GOAL OF THE EXERCISE: Would you copy out the whole listing exactly as given?

GIVEN DATA:
------------------------
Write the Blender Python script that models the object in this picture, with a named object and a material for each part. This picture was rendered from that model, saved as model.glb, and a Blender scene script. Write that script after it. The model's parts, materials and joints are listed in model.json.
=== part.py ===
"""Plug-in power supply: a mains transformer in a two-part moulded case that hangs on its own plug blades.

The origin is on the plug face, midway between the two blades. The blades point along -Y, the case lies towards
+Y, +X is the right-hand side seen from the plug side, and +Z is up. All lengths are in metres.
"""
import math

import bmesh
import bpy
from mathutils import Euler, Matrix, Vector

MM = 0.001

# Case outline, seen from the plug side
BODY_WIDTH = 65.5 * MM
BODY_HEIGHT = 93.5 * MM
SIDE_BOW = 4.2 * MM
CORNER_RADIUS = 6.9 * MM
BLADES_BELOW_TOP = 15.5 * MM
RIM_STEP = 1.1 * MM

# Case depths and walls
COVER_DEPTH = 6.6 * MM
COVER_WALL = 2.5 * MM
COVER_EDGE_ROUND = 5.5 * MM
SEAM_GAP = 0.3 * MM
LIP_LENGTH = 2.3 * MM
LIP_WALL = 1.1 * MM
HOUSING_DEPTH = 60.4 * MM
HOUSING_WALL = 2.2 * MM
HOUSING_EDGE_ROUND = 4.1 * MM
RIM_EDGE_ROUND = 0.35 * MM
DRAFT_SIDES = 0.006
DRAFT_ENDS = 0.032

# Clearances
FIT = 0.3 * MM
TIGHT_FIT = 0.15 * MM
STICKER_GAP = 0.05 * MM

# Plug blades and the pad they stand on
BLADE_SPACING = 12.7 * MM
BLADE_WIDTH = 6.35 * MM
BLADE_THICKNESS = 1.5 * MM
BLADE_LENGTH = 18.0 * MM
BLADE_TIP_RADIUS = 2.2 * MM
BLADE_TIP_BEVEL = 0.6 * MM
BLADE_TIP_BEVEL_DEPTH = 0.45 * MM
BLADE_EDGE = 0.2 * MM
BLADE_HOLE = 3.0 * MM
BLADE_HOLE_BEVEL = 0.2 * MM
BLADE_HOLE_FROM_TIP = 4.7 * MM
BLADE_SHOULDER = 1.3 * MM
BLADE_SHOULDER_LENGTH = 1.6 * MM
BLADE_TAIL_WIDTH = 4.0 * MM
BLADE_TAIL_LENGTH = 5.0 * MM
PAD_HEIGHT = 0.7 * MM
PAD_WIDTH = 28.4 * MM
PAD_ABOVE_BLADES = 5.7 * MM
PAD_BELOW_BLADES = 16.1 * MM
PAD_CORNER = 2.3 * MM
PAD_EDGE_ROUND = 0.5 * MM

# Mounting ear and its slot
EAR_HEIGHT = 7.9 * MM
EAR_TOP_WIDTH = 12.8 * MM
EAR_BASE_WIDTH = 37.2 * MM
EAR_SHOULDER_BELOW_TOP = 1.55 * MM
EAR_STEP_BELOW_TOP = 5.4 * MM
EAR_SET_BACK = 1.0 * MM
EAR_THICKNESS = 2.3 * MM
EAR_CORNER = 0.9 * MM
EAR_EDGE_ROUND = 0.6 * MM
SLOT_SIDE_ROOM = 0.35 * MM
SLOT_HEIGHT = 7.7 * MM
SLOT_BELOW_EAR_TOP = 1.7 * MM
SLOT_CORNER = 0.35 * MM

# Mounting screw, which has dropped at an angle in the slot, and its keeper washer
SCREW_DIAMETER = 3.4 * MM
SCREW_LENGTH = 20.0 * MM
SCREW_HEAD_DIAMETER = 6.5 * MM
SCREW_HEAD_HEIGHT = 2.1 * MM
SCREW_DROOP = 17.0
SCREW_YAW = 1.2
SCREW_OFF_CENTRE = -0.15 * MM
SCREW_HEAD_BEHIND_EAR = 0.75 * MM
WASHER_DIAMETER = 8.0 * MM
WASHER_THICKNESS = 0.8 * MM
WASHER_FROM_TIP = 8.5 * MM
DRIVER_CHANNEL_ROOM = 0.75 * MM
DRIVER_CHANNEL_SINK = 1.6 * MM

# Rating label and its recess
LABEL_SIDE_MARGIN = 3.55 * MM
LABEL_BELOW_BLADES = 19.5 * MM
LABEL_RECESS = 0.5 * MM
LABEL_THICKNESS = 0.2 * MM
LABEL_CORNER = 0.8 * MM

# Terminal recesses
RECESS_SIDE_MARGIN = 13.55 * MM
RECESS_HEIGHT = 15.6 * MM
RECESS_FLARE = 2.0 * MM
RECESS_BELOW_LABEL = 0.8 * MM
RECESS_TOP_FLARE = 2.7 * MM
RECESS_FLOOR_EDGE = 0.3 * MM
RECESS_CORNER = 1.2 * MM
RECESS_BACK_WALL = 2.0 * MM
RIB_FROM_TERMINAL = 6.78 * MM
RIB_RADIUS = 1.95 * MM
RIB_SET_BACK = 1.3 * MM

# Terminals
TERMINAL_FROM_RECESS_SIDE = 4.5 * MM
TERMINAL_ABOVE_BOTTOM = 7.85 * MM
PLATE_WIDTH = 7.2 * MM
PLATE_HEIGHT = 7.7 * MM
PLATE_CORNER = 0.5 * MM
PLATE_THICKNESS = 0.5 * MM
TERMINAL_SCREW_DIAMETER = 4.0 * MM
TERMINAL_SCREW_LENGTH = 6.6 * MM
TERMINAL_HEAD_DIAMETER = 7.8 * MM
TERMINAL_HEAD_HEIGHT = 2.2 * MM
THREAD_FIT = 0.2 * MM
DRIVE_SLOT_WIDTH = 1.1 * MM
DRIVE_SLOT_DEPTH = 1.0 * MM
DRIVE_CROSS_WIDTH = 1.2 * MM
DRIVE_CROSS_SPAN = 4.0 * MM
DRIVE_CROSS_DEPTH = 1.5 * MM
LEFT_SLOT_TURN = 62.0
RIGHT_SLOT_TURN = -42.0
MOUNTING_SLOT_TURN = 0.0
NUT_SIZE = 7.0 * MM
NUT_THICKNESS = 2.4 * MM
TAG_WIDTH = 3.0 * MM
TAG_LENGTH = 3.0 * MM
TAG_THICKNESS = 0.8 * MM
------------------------
OUTPUT OF THE EXERCISE:
Write the Blender Python script that models the object in this picture, with a named object and a material for each part. This picture was rendered from that model, saved as model.glb, and a Blender scene script. Write that script after it. The model's parts, materials and joints are listed in model.json.
=== part.py ===
"""Plug-in power supply: a mains transformer in a two-part moulded case that hangs on its own plug blades.

The origin is on the plug face, midway between the two blades. The blades point along -Y, the case lies towards
+Y, +X is the right-hand side seen from the plug side, and +Z is up. All lengths are in metres.
"""
import math

import bmesh
import bpy
from mathutils import Euler, Matrix, Vector

MM = 0.001

# Case outline, seen from the plug side
BODY_WIDTH = 65.5 * MM
BODY_HEIGHT = 93.5 * MM
SIDE_BOW = 4.2 * MM
CORNER_RADIUS = 6.9 * MM
BLADES_BELOW_TOP = 15.5 * MM
RIM_STEP = 1.1 * MM

# Case depths and walls
COVER_DEPTH = 6.6 * MM
COVER_WALL = 2.5 * MM
COVER_EDGE_ROUND = 5.5 * MM
SEAM_GAP = 0.3 * MM
LIP_LENGTH = 2.3 * MM
LIP_WALL = 1.1 * MM
HOUSING_DEPTH = 60.4 * MM
HOUSING_WALL = 2.2 * MM
HOUSING_EDGE_ROUND = 4.1 * MM
RIM_EDGE_ROUND = 0.35 * MM
DRAFT_SIDES = 0.006
DRAFT_ENDS = 0.032

# Clearances
FIT = 0.3 * MM
TIGHT_FIT = 0.15 * MM
STICKER_GAP = 0.05 * MM

# Plug blades and the pad they stand on
BLADE_SPACING = 12.7 * MM
BLADE_WIDTH = 6.35 * MM
BLADE_THICKNESS = 1.5 * MM
BLADE_LENGTH = 18.0 * MM
BLADE_TIP_RADIUS = 2.2 * MM
BLADE_TIP_BEVEL = 0.6 * MM
BLADE_TIP_BEVEL_DEPTH = 0.45 * MM
BLADE_EDGE = 0.2 * MM
BLADE_HOLE = 3.0 * MM
BLADE_HOLE_BEVEL = 0.2 * MM
BLADE_HOLE_FROM_TIP = 4.7 * MM
BLADE_SHOULDER = 1.3 * MM
BLADE_SHOULDER_LENGTH = 1.6 * MM
BLADE_TAIL_WIDTH = 4.0 * MM
BLADE_TAIL_LENGTH = 5.0 * MM
PAD_HEIGHT = 0.7 * MM
PAD_WIDTH = 28.4 * MM
PAD_ABOVE_BLADES = 5.7 * MM
PAD_BELOW_BLADES = 16.1 * MM
PAD_CORNER = 2.3 * MM
PAD_EDGE_ROUND = 0.5 * MM

# Mounting ear and its slot
EAR_HEIGHT = 7.9 * MM
EAR_TOP_WIDTH = 12.8 * MM
EAR_BASE_WIDTH = 37.2 * MM
EAR_SHOULDER_BELOW_TOP = 1.55 * MM
EAR_STEP_BELOW_TOP = 5.4 * MM
EAR_SET_BACK = 1.0 * MM
EAR_THICKNESS = 2.3 * MM
EAR_CORNER = 0.9 * MM
EAR_EDGE_ROUND = 0.6 * MM
SLOT_SIDE_ROOM = 0.35 * MM
SLOT_HEIGHT = 7.7 * MM
SLOT_BELOW_EAR_TOP = 1.7 * MM
SLOT_CORNER = 0.35 * MM

# Mounting screw, which has dropped at an angle in the slot, and its keeper washer
SCREW_DIAMETER = 3.4 * MM
SCREW_LENGTH = 20.0 * MM
SCREW_HEAD_DIAMETER = 6.5 * MM
SCREW_HEAD_HEIGHT = 2.1 * MM
SCREW_DROOP = 17.0
SCREW_YAW = 1.2
SCREW_OFF_CENTRE = -0.15 * MM
SCREW_HEAD_BEHIND_EAR = 0.75 * MM
WASHER_DIAMETER = 8.0 * MM
WASHER_THICKNESS = 0.8 * MM
WASHER_FROM_TIP = 8.5 * MM
DRIVER_CHANNEL_ROOM = 0.75 * MM
DRIVER_CHANNEL_SINK = 1.6 * MM

# Rating label and its recess
LABEL_SIDE_MARGIN = 3.55 * MM
LABEL_BELOW_BLADES = 19.5 * MM
LABEL_RECESS = 0.5 * MM
LABEL_THICKNESS = 0.2 * MM
LABEL_CORNER = 0.8 * MM

# Terminal recesses
RECESS_SIDE_MARGIN = 13.55 * MM
RECESS_HEIGHT = 15.6 * MM
RECESS_FLARE = 2.0 * MM
RECESS_BELOW_LABEL = 0.8 * MM
RECESS_TOP_FLARE = 2.7 * MM
RECESS_FLOOR_EDGE = 0.3 * MM
RECESS_CORNER = 1.2 * MM
RECESS_BACK_WALL = 2.0 * MM
RIB_FROM_TERMINAL = 6.78 * MM
RIB_RADIUS = 1.95 * MM
RIB_SET_BACK = 1.3 * MM

# Terminals
TERMINAL_FROM_RECESS_SIDE = 4.5 * MM
TERMINAL_ABOVE_BOTTOM = 7.85 * MM
PLATE_WIDTH = 7.2 * MM
PLATE_HEIGHT = 7.7 * MM
PLATE_CORNER = 0.5 * MM
PLATE_THICKNESS = 0.5 * MM
TERMINAL_SCREW_DIAMETER = 4.0 * MM
TERMINAL_SCREW_LENGTH = 6.6 * MM
TERMINAL_HEAD_DIAMETER = 7.8 * MM
TERMINAL_HEAD_HEIGHT = 2.2 * MM
THREAD_FIT = 0.2 * MM
DRIVE_SLOT_WIDTH = 1.1 * MM
DRIVE_SLOT_DEPTH = 1.0 * MM
DRIVE_CROSS_WIDTH = 1.2 * MM
DRIVE_CROSS_SPAN = 4.0 * MM
DRIVE_CROSS_DEPTH = 1.5 * MM
LEFT_SLOT_TURN = 62.0
RIGHT_SLOT_TURN = -42.0
MOUNTING_SLOT_TURN = 0.0
NUT_SIZE = 7.0 * MM
NUT_THICKNESS = 2.4 * MM
TAG_WIDTH = 3.0 * MM
TAG_LENGTH = 3.0 * MM
TAG_THICKNESS = 0.8 * MM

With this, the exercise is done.